The imagery of weaving through life's patterns and mastering dreams suggests an orientation toward self-knowledge and control of the inner life as the proper goal of the seeker's journey. The song does not locate peace in external achievement or social recognition but in an interior condition reached through honest engagement with experience. This perspective aligns with philosophical traditions including Stoicism and certain strands of Eastern thought, which Livgren was known to have explored during this period of his life.
The song's musical structure reinforces its thematic content in notable ways. The opening guitar riff is aggressive and driving, creating a sense of momentum and even conflict. The vocal sections are more melodic and harmonically rich, suggesting moments of reflection amid the overall forward energy. The return to the riff at the end of the song cycles back to where the journey began, reinforcing the idea that the seeker's path is ongoing rather than concluded. Peace, as the lyric implies, is not a fixed destination but a state reached through continuing engagement with the journey itself.
Classic rock radio's sustained promotion of the song across several decades ensured that its themes of perseverance and self-determination found new audiences at different historical moments. The song's appearance in Supernatural placed it in a context of characters engaged in exactly the kind of exhausting, dangerous, and morally complex quest that the lyric describes, creating a powerful resonance between text and dramatic context that drew new listeners to the original recording and deepened its cultural associations.
The layered vocal harmonies in the chorus are themselves thematically significant. The convergence of multiple voices on the central appeal to carry on suggests a communal or even cosmic dimension to the encouragement being offered: it is not a single voice but many voices, a chorus of witnesses and supporters, urging the traveler forward. This choral quality distinguishes the song's emotional register from purely individual address and gives the central appeal a sense of weight and urgency that a solo vocal could not have produced as effectively.
Livgren's spiritual journey eventually led him to Christian faith, which he described publicly in subsequent years.
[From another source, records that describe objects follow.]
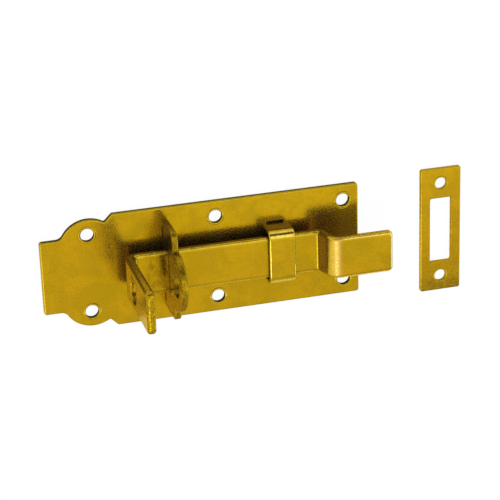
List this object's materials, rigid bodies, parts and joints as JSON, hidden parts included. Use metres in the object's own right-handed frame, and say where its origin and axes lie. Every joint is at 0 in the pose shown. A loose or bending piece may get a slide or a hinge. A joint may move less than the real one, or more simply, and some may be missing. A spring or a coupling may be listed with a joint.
{
  "type": "padbolt",
  "caption": "Cranked sliding padbolt on a shaped base plate, with a padlock tab, an upright padlock staple, a guide strap and a separate slotted strike plate.",
  "frame": {"origin": "middle of the base plate's back face", "axes": "+X along the bolt towards the strike plate, +Y across the plate, +Z out of the door, away from the plate's back face"},
  "size_m": [0.161, 0.0496, 0.045],
  "materials": {
    "yellow_zinc": "bright zinc plating with yellow passivation on rolled steel"
  },
  "bodies": {
    "plate": {"base_plate": "yellow_zinc", "padlock_staple": "yellow_zinc", "guide_strap": "yellow_zinc", "strike_plate": "yellow_zinc"},
    "bolt": {"bolt": "yellow_zinc"}
  },
  "joints": [
    {"name": "bolt_slide", "type": "slide", "parent": "plate", "child": "bolt", "axis": [1, 0, 0], "range_m": [-0.0088, 0.012]}
  ]
}
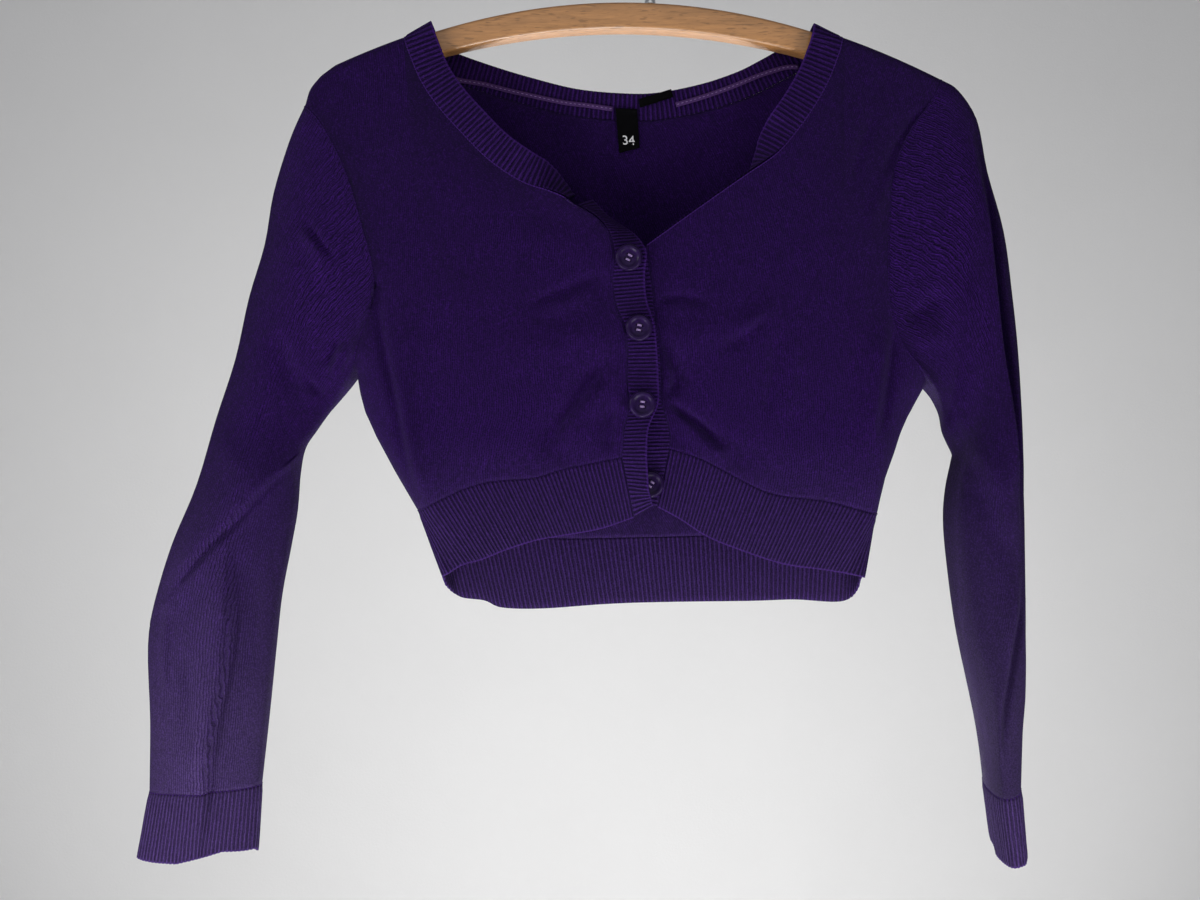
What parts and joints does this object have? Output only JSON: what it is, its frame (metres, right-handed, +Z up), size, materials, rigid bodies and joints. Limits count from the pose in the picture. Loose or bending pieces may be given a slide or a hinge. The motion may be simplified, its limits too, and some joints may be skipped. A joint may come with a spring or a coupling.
{
  "type": "cropped cardigan bolero on a clothes hanger",
  "caption": "Cropped long-sleeved ribbed-edge cardigan bolero, buttoned, hanging on a curved wooden clothes hanger with a wire hook.",
  "frame": {"origin": "inner top of the hanger's hook, where a rail carries it", "axes": "+X to the right as the front is seen, which is the wearer's left; -Y towards the front; +Z up"},
  "size_m": [0.6189, 0.0571, 0.6705],
  "materials": {
    "knit": "fine plain knit, matt dark violet",
    "rib": "one by one rib knit, matt dark violet",
    "button": "polished dark violet plastic",
    "label": "woven satin tape, black",
    "tape": "woven tape, mauve",
    "beech": "clear lacquered beech",
    "steel": "bright wire"
  },
  "bodies": {
    "root": {"back": "knit", "front_right": "knit", "front_left": "knit", "sleeve_right": "knit", "sleeve_left": "knit", "hem_rib_back": "rib", "hem_rib_front_right": "rib", "hem_rib_front_left": "rib", "cuff_right": "rib", "cuff_left": "rib", "neck_band": "rib", "buttonhole_band": "rib", "button_band": "rib", "button_1": "button", "button_2": "button", "button_3": "button", "button_4": "button", "size_label": "label", "blank_label": "label", "neck_tape_right": "tape", "neck_tape_left": "tape", "hanger_bar": "beech", "hanger_hook": "steel", "hook_collar": "steel"}
  },
  "joints": []
}
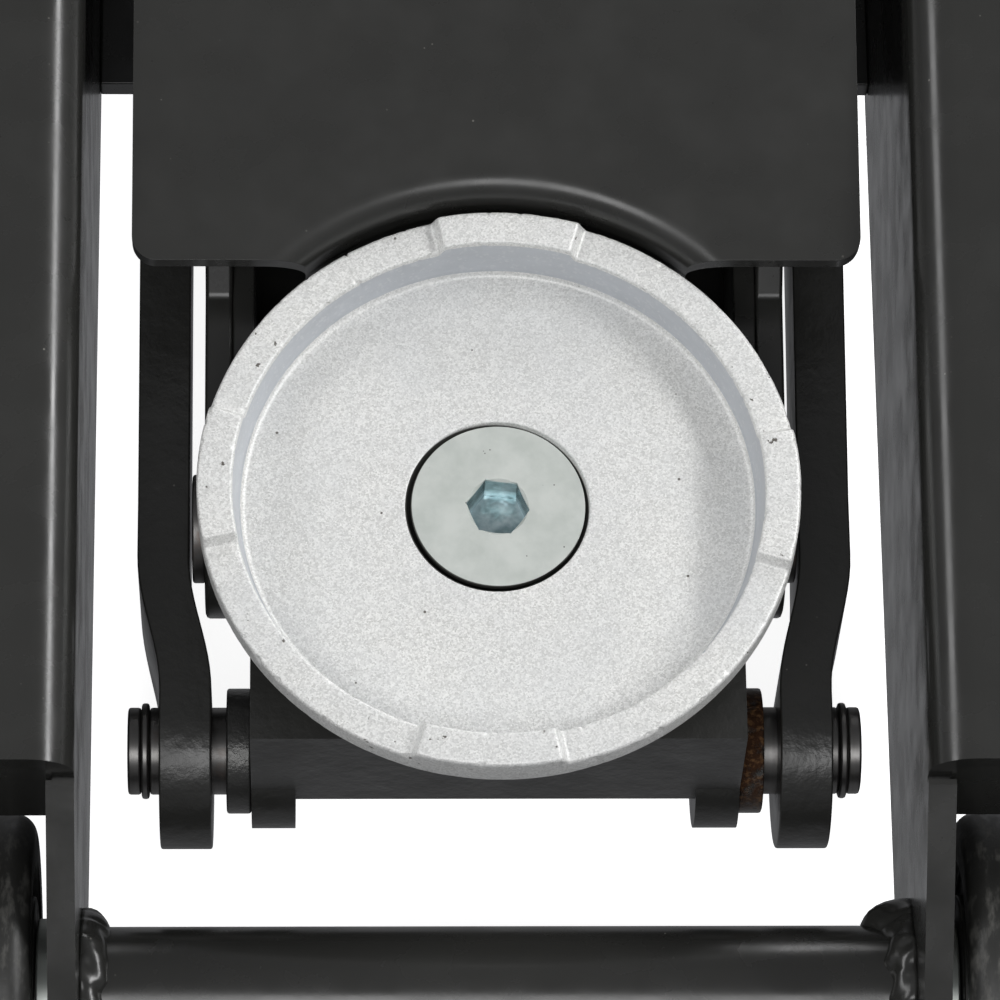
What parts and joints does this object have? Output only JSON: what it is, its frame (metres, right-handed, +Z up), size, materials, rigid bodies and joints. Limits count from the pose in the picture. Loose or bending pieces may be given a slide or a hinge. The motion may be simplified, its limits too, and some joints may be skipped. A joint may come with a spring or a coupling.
{
  "type": "hydraulic trolley jack",
  "caption": "Low-profile hydraulic floor jack: side-plate chassis on wheels, parallelogram lift arm with a round turning saddle, pump unit and pumping handle.",
  "frame": {"origin": "on the floor, midway across the jack and midway between the front of the front wheels and the rear of the pump block", "axes": "+X to the right seen from the saddle end, +Y from the saddle end towards the handle, +Z up"},
  "size_m": [0.298, 0.7544, 1.1106],
  "materials": {
    "chassis_paint": "satin black powder coat over folded and welded steel",
    "arm_paint": "satin black paint on pressed and welded steel",
    "forging_paint": "black paint over a rough forged or cast surface",
    "saddle_casting": "sand cast, zinc plated, fine sparkling grain",
    "zinc_fastener": "smooth pale green-grey zinc plating",
    "bare_steel": "oiled bare steel, turned",
    "wheel_iron": "painted cast iron with worn tread",
    "caster_tyre": "hard nylon wheel",
    "grip_rubber": "matt ribbed rubber",
    "foam_bumper": "closed-cell foam rubber",
    "spring_steel": "zinc plated spring wire"
  },
  "bodies": {
    "frame": {"side_plate_left": "chassis_paint", "side_plate_right": "chassis_paint", "front_cross_tube": "chassis_paint", "tube_weld_beads": "chassis_paint", "tie_plate": "chassis_paint", "front_axle": "bare_steel", "axle_washers": "zinc_fastener", "axle_nuts": "zinc_fastener", "caster_mounts": "chassis_paint", "main_pivot_shaft": "bare_steel", "main_pivot_nuts": "zinc_fastener", "link_pivot_pins": "bare_steel", "pump_block": "forging_paint", "oil_tank": "chassis_paint", "ram_cylinder": "bare_steel", "gland_nut": "zinc_fastener", "oil_filler_plug": "caster_tyre", "valve_caps": "zinc_fastener", "pump_block_bolts": "zinc_fastener", "spring_anchor_rod": "zinc_fastener", "rear_cover": "chassis_paint", "cover_screws": "zinc_fastener", "yoke_pivot_bolts": "zinc_fastener", "return_springs": "spring_steel", "plunger_springs": "spring_steel"},
    "lift_arm": {"arm_top_plate": "arm_paint", "arm_web_left": "arm_paint", "arm_web_right": "arm_paint", "arm_front_cheeks": "arm_paint", "arm_brace": "arm_paint", "arm_hub_tube": "arm_paint", "ram_lugs": "arm_paint", "ram_cross_pin": "bare_steel", "arm_front_pin": "bare_steel"},
    "saddle_bracket": {"saddle_bracket": "forging_paint", "link_front_pin": "bare_steel", "link_pin_collars": "bare_steel", "retaining_rings": "bare_steel", "saddle_screw": "zinc_fastener"},
    "saddle": {"saddle": "saddle_casting"},
    "links": {"link_rod_left": "forging_paint", "link_rod_right": "forging_paint"},
    "ram": {"ram_rod": "bare_steel", "ram_crosshead": "bare_steel"},
    "handle_yoke": {"handle_yoke": "arm_paint", "pump_rollers": "bare_steel", "handle_lock_screw": "zinc_fastener"},
    "plungers": {"pump_plungers": "bare_steel"},
    "handle": {"handle_lower_tube": "arm_paint", "handle_upper_tube": "arm_paint", "handle_grip": "grip_rubber", "handle_bumper": "foam_bumper", "handle_drive_ball": "bare_steel"},
    "release_valve": {"release_valve": "bare_steel"},
    "front_wheel_left": {"front_wheel_left": "wheel_iron"},
    "front_wheel_right": {"front_wheel_right": "wheel_iron"},
    "caster_left": {"caster_fork_left": "zinc_fastener"},
    "caster_right": {"caster_fork_right": "zinc_fastener"},
    "caster_wheel_left": {"caster_wheel_left": "caster_tyre"},
    "caster_wheel_right": {"caster_wheel_right": "caster_tyre"}
  },
  "joints": [
    {"name": "lift", "type": "hinge", "parent": "frame", "child": "lift_arm", "pos_m": [0, 0.14726, 0.10506], "axis": [-1, 0, 0], "range_deg": [0, 66]},
    {"name": "bracket_level", "type": "hinge", "parent": "lift_arm", "child": "saddle_bracket", "pos_m": [0, -0.25875, 0.048], "axis": [-1, 0, 0], "range_deg": [-67, 1]},
    {"name": "link_swing", "type": "hinge", "parent": "frame", "child": "links", "pos_m": [0, 0.10926, 0.09006], "axis": [-1, 0, 0], "range_deg": [-1, 67]},
    {"name": "saddle_turn", "type": "hinge", "parent": "saddle_bracket", "child": "saddle", "pos_m": [0, -0.26675, 0.07], "axis": [0, 0, 1], "continuous": true},
    {"name": "ram_stroke", "type": "slide", "parent": "frame", "child": "ram", "axis": [0, -1, 0], "range_m": [-0.001, 0.06418], "deforming": ["return_springs"]},
    {"name": "handle_pump", "type": "hinge", "parent": "frame", "child": "handle_yoke", "pos_m": [0, 0.33725, 0.118], "axis": [-1, 0, 0], "range_deg": [0, 83]},
    {"name": "pump_stroke", "type": "slide", "parent": "frame", "child": "plungers", "axis": [0, 0, -1], "range_m": [-0.0005, 0.0217], "deforming": ["plunger_springs"]},
    {"name": "handle_twist", "type": "hinge", "parent": "handle_yoke", "child": "handle", "pos_m": [0, 0.33725, 0.118], "axis": [0, -0.1392, 0.9903], "range_deg": [0, 180]},
    {"name": "release_turn", "type": "hinge", "parent": "frame", "child": "release_valve", "pos_m": [0, 0.33725, 0.08], "axis": [0, 0, 1], "range_deg": [-1, 181]},
    {"name": "front_wheel_spin_left", "type": "hinge", "parent": "frame", "child": "front_wheel_left", "pos_m": [-0.102, -0.34425, 0.033], "axis": [1, 0, 0], "continuous": true},
    {"name": "front_wheel_spin_right", "type": "hinge", "parent": "frame", "child": "front_wheel_right", "pos_m": [0.102, -0.34425, 0.033], "axis": [1, 0, 0], "continuous": true},
    {"name": "caster_swivel_left", "type": "hinge", "parent": "frame", "child": "caster_left", "pos_m": [-0.122, 0.30825, 0.07], "axis": [0, 0, 1], "continuous": true},
    {"name": "caster_wheel_spin_left", "type": "hinge", "parent": "caster_left", "child": "caster_wheel_left", "pos_m": [-0.122, 0.32225, 0.025], "axis": [1, 0, 0], "continuous": true},
    {"name": "caster_swivel_right", "type": "hinge", "parent": "frame", "child": "caster_right", "pos_m": [0.122, 0.30825, 0.07], "axis": [0, 0, 1], "continuous": true},
    {"name": "caster_wheel_spin_right", "type": "hinge", "parent": "caster_right", "child": "caster_wheel_right", "pos_m": [0.122, 0.32225, 0.025], "axis": [1, 0, 0], "continuous": true}
  ],
  "couplings": [
    {"joint": "bracket_level", "follows": "lift", "ratio": -1},
    {"joint": "link_swing", "follows": "lift", "ratio": 1},
    {"joint": "ram_stroke", "follows": "lift", "m_per_rad": 0.054846},
    {"joint": "pump_stroke", "follows": "handle_pump", "m_per_rad": 0.014637},
    {"joint": "release_turn", "follows": "handle_twist", "ratio": 1}
  ]
}
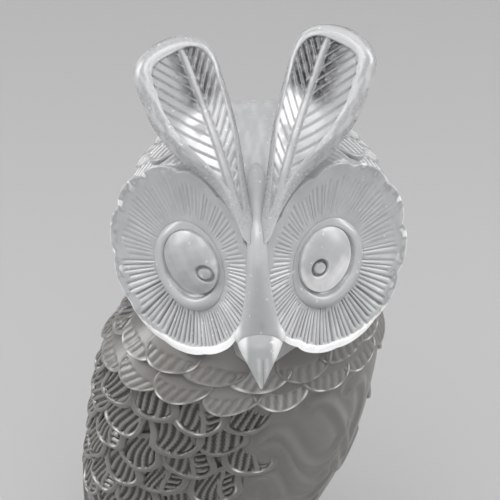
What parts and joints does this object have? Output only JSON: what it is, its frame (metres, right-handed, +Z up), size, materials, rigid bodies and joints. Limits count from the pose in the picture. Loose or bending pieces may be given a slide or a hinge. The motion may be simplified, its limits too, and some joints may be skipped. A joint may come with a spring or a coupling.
{
  "type": "owl figurine",
  "caption": "Standing owl carved in clear crystal with a frosted finish, tall ear tufts, ringed eyes and barbed feathers.",
  "frame": {"origin": "middle of the flat underside that the owl rests on", "axes": "+Z up; the face looks along -Y; +X is the owl's own left"},
  "size_m": [0.0498, 0.0587, 0.1117],
  "materials": {
    "crystal_head": "ground rock crystal, light grey, polished edges",
    "crystal_ear": "polished rock crystal with ground barbs",
    "crystal_body": "ground rock crystal, darker and slightly warm",
    "cabochon": "polished domed rock crystal"
  },
  "bodies": {
    "root": {"back_feathers_row_1": "crystal_body", "back_feathers_row_2": "crystal_body", "back_feathers_row_3": "crystal_body", "back_feathers_row_4": "crystal_body", "back_feathers_row_5": "crystal_body", "back_feathers_row_6": "crystal_body", "back_feathers_row_7": "crystal_body", "back_feathers_row_8": "crystal_body", "beak": "crystal_head", "breast": "crystal_body", "breast_scallops": "crystal_body", "brow_ridge": "crystal_head", "cheek_feathers_left": "crystal_head", "cheek_feathers_right": "crystal_head", "coverts_left_row_1": "crystal_body", "coverts_left_row_2": "crystal_body", "coverts_left_row_3": "crystal_body", "coverts_left_row_4": "crystal_body", "coverts_left_row_5": "crystal_body", "coverts_left_row_6": "crystal_body", "coverts_right_row_1": "crystal_body", "coverts_right_row_2": "crystal_body", "coverts_right_row_3": "crystal_body", "coverts_right_row_4": "crystal_body", "coverts_right_row_5": "crystal_body", "coverts_right_row_6": "crystal_body", "ear_tuft_left": "crystal_ear", "ear_tuft_right": "crystal_ear", "eye_left": "cabochon", "eye_right": "cabochon", "eye_ring_left": "crystal_head", "eye_ring_right": "crystal_head", "facial_disc_left": "crystal_head", "facial_disc_right": "crystal_head", "flight_feathers_left": "crystal_body", "flight_feathers_right": "crystal_body", "foot_left": "crystal_body", "foot_right": "crystal_body", "head": "crystal_head", "mantle": "crystal_body", "nape_feathers": "crystal_head", "ruff_row_lower": "crystal_body", "ruff_row_upper": "crystal_body", "tail": "crystal_body", "torso": "crystal_body", "wing_left": "crystal_body", "wing_right": "crystal_body"}
  },
  "joints": []
}
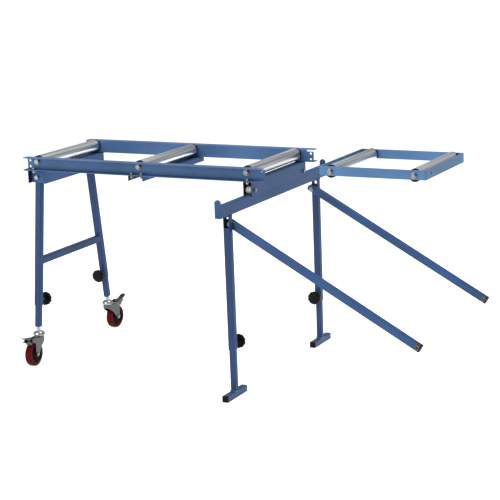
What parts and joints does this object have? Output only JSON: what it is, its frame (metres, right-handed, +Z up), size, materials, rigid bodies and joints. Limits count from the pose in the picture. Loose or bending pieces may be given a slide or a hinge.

In retrospect, he has spoken of "Carry On Wayward Son" as reflecting the searching quality of his pre-conversion spiritual state. This biographical context adds another dimension to the song for listeners aware of it, though the lyric itself remains sufficiently open in its spiritual references to accommodate interpretations grounded in multiple traditions. The song's appeal has never depended on alignment with any single religious or philosophical framework, and its enduring audience reflects the breadth of contexts in which the themes of perseverance and inner peace resonate.